Instructions to follow
Among the lines of data below, reproduce only those from the one with "block(floor_x, floor_y, FLOOR_Z, Mode.SUBTRACT)" through the one with "for node in", exactly as they stand, both ends included.

>> start Available data

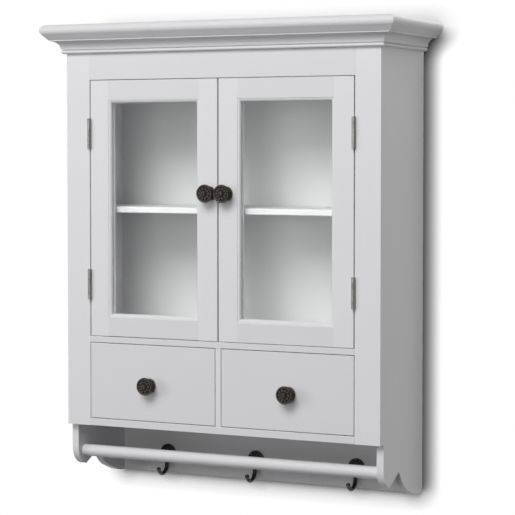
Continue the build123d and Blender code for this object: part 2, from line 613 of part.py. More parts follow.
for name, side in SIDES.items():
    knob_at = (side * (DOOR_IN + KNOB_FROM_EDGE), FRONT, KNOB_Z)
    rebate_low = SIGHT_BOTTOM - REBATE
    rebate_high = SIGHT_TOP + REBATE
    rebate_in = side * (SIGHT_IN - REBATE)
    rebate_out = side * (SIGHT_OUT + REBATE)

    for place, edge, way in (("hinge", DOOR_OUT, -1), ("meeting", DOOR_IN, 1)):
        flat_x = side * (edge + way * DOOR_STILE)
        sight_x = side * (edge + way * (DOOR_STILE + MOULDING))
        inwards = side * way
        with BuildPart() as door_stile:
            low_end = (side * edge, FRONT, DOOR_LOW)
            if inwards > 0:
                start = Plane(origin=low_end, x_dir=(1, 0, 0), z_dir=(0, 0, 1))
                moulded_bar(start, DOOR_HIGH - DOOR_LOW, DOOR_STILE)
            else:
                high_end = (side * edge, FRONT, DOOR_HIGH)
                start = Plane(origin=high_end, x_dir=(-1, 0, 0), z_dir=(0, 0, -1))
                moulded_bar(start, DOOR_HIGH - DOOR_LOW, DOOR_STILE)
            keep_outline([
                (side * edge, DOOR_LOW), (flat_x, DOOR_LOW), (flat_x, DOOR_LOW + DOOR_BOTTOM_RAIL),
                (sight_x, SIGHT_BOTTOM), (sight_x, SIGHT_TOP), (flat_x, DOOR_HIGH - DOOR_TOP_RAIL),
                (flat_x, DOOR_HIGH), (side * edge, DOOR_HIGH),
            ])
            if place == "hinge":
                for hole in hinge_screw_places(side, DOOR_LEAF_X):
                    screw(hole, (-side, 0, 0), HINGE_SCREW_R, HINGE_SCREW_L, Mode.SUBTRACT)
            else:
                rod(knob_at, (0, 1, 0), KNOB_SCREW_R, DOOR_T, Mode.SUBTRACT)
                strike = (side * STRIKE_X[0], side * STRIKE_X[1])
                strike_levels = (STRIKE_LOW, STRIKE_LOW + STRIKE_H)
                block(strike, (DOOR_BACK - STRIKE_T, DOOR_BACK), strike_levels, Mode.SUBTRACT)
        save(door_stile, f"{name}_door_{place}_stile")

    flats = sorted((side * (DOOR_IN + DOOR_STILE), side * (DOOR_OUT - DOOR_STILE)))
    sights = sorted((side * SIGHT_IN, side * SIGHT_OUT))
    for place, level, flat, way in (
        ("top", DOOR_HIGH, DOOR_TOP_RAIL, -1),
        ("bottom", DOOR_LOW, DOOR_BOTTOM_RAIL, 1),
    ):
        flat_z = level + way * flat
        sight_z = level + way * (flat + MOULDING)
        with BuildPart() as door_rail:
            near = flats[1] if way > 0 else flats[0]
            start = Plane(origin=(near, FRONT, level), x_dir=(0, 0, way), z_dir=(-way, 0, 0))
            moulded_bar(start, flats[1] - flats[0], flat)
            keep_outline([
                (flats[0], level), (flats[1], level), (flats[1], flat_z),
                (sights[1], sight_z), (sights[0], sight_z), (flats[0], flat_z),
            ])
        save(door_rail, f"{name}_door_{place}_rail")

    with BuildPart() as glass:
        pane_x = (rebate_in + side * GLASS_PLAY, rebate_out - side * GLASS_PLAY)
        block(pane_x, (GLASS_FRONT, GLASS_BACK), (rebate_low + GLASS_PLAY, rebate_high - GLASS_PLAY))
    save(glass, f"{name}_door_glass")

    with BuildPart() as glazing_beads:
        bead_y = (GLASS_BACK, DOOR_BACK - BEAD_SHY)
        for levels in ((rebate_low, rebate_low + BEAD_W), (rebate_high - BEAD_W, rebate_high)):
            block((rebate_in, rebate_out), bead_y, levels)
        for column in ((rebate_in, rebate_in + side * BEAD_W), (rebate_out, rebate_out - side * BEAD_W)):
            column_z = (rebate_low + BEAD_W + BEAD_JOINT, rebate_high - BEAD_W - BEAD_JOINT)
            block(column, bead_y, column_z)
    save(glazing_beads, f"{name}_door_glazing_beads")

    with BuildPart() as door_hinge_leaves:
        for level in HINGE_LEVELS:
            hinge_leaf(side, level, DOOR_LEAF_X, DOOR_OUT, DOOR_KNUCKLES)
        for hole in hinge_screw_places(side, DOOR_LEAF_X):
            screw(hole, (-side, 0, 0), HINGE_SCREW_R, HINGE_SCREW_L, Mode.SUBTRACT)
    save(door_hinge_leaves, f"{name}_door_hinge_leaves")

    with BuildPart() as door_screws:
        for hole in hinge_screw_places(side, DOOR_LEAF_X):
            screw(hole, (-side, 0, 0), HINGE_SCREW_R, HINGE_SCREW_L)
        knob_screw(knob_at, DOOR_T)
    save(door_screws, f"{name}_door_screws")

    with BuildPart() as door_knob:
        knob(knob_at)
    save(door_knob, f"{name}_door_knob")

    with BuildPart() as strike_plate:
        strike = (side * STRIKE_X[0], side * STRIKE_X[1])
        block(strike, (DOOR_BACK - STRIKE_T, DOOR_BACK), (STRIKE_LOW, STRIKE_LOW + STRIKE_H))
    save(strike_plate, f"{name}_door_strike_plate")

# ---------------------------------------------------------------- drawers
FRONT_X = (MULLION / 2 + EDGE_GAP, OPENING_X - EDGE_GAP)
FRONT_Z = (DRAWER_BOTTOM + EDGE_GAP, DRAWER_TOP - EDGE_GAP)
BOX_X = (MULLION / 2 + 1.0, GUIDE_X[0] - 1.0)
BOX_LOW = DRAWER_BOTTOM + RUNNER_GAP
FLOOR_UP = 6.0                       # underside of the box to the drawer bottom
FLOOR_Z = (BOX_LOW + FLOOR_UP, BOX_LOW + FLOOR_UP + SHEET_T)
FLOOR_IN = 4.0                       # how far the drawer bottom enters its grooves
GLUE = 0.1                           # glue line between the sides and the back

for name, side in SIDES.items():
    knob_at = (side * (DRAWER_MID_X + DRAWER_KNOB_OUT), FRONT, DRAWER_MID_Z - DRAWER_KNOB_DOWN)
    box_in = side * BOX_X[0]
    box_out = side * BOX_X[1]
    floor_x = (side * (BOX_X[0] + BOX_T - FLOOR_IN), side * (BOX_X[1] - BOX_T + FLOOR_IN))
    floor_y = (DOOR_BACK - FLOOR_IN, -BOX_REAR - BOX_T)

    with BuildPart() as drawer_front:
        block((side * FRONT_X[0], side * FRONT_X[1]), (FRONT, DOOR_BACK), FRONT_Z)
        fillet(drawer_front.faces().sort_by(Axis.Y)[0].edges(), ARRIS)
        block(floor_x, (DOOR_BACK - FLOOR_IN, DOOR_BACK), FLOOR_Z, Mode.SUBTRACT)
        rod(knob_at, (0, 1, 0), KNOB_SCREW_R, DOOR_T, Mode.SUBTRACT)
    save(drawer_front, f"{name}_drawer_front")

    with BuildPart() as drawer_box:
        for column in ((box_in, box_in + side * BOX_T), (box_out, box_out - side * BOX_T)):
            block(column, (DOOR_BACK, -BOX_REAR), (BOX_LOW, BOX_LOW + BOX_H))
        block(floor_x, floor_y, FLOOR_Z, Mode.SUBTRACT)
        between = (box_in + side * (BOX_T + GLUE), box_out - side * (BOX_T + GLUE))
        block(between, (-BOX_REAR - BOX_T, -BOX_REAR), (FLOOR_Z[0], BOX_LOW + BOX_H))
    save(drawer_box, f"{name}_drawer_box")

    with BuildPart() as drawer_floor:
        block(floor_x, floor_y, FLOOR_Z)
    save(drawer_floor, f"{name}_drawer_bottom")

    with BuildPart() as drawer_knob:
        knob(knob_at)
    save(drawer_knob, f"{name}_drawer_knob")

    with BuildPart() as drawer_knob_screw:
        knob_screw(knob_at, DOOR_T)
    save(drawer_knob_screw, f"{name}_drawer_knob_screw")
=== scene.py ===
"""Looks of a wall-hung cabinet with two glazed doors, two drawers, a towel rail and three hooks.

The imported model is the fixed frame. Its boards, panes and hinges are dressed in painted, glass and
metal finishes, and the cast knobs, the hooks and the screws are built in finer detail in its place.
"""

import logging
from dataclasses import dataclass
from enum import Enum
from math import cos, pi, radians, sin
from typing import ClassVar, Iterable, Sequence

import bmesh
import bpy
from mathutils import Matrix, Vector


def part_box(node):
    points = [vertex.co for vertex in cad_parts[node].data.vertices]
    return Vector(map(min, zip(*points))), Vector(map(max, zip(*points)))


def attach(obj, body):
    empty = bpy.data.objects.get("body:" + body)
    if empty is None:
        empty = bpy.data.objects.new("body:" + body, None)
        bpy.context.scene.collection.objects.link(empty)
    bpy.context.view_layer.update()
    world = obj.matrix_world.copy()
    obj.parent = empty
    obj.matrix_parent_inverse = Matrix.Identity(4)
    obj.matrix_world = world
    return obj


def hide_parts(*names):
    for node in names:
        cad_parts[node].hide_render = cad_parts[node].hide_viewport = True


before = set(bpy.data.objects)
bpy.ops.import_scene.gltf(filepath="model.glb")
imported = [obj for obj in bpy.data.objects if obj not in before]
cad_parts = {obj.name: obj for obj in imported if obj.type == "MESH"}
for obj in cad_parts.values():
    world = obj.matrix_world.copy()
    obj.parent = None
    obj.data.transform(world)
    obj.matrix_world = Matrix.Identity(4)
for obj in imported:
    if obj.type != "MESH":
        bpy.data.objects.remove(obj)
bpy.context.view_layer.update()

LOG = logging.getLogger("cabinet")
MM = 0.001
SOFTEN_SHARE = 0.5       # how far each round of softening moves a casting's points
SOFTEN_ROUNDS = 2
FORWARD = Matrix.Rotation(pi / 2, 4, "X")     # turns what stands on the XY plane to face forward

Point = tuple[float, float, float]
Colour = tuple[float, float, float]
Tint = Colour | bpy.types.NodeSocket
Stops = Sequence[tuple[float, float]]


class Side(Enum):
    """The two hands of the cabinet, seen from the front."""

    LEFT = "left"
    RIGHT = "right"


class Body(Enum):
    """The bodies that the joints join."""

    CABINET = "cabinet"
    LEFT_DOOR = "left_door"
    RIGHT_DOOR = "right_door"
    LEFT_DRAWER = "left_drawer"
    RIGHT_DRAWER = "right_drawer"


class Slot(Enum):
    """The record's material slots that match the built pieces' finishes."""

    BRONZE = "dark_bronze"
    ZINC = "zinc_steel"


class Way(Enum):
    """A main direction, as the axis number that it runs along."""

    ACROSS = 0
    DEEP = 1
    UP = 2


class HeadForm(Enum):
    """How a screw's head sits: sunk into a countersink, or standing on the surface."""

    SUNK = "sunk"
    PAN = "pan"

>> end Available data

Answer below
        block(floor_x, floor_y, FLOOR_Z, Mode.SUBTRACT)
        between = (box_in + side * (BOX_T + GLUE), box_out - side * (BOX_T + GLUE))
        block(between, (-BOX_REAR - BOX_T, -BOX_REAR), (FLOOR_Z[0], BOX_LOW + BOX_H))
    save(drawer_box, f"{name}_drawer_box")

    with BuildPart() as drawer_floor:
        block(floor_x, floor_y, FLOOR_Z)
    save(drawer_floor, f"{name}_drawer_bottom")

    with BuildPart() as drawer_knob:
        knob(knob_at)
    save(drawer_knob, f"{name}_drawer_knob")

    with BuildPart() as drawer_knob_screw:
        knob_screw(knob_at, DOOR_T)
    save(drawer_knob_screw, f"{name}_drawer_knob_screw")
=== scene.py ===
"""Looks of a wall-hung cabinet with two glazed doors, two drawers, a towel rail and three hooks.

The imported model is the fixed frame. Its boards, panes and hinges are dressed in painted, glass and
metal finishes, and the cast knobs, the hooks and the screws are built in finer detail in its place.
"""

import logging
from dataclasses import dataclass
from enum import Enum
from math import cos, pi, radians, sin
from typing import ClassVar, Iterable, Sequence

import bmesh
import bpy
from mathutils import Matrix, Vector


def part_box(node):
    points = [vertex.co for vertex in cad_parts[node].data.vertices]
    return Vector(map(min, zip(*points))), Vector(map(max, zip(*points)))


def attach(obj, body):
    empty = bpy.data.objects.get("body:" + body)
    if empty is None:
        empty = bpy.data.objects.new("body:" + body, None)
        bpy.context.scene.collection.objects.link(empty)
    bpy.context.view_layer.update()
    world = obj.matrix_world.copy()
    obj.parent = empty
    obj.matrix_parent_inverse = Matrix.Identity(4)
    obj.matrix_world = world
    return obj


def hide_parts(*names):
    for node in names:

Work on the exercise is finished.